Reporter: Grace Olivia | Editor: Barratut Taqiyyah Rafie
KONTAN.CO.ID - JAKARTA. Meski ditutup menguat ke level Rp 13.776 per dollar Amerika Serikat (AS) akhir pekan lalu, tekanan terhadap rupiah belum berakhir. Kenaikan suku bunga acuan The Federal Reserve dan data ketenagakerjaan AS yang solid masih membayangi pergerakan rupiah, Senin (12/3).
Sementara, analis Global Kapital Investama Berjangka Nizar Hilmy, menyebut, ketegangan pasar seputar kebijakan impor AS sudah mulai mereda. Selain itu, sentimen positif juga berpotensi datang dari keinginan Korea Utara untuk mendiskusikan denuklirisasi dengan AS. "Ini bagus untuk pasar Asia, termasuk juga rupiah," kata Nizar, (9/3).
Namun, selain faktor eksternal, Ekonom Samuel Sekuritas Ahmad Mikail, berpendapat rupiah juga masih terbeban secara fundamental. Antara lain, neraca perdagangan Indonesia yang mencatat defisit selama dua bulan berturut-turut.
Bank Indonesia (BI) memproyeksi bahwa pada Februari 2018, neraca perdagangan akan defisit sebesar US$ 230 juta. Sebelumnya, Badan Pusat Statistik (BPS) mencatat neraca perdagangan Indonesia Januari 2018 mengalami defisit sebesar US$ 670 juta.
"Defisit di sektor migas karena kenaikan harga minyak, serta impor pemerintah untuk infrastruktur menjadi faktor penyebab defisit," ujar Mikail, (9/3).

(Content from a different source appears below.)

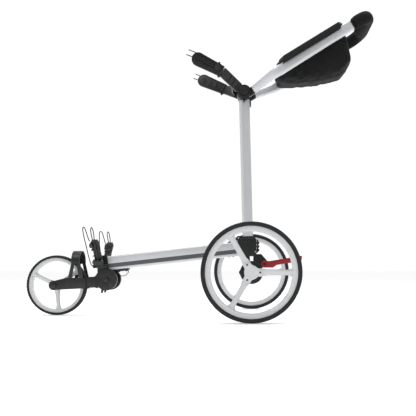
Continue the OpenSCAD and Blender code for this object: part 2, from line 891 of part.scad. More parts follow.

Oleh karena itu, Mikail memperkirakan, Senin (12/3), rupiah masih cenderung melemah dan bergerak dalam rentang Rp 13.780 - Rp 13.790 per dollar AS. Namun, ia yakin Bank Indonesia bakal menjaga rupiah agar tidak kembali melampaui level Rp 13.800.
Sementara, Nizar memprediksi rupiah masih akan tertekan di kisaran Rp 13.800 - Rp 13.850 per dollar AS.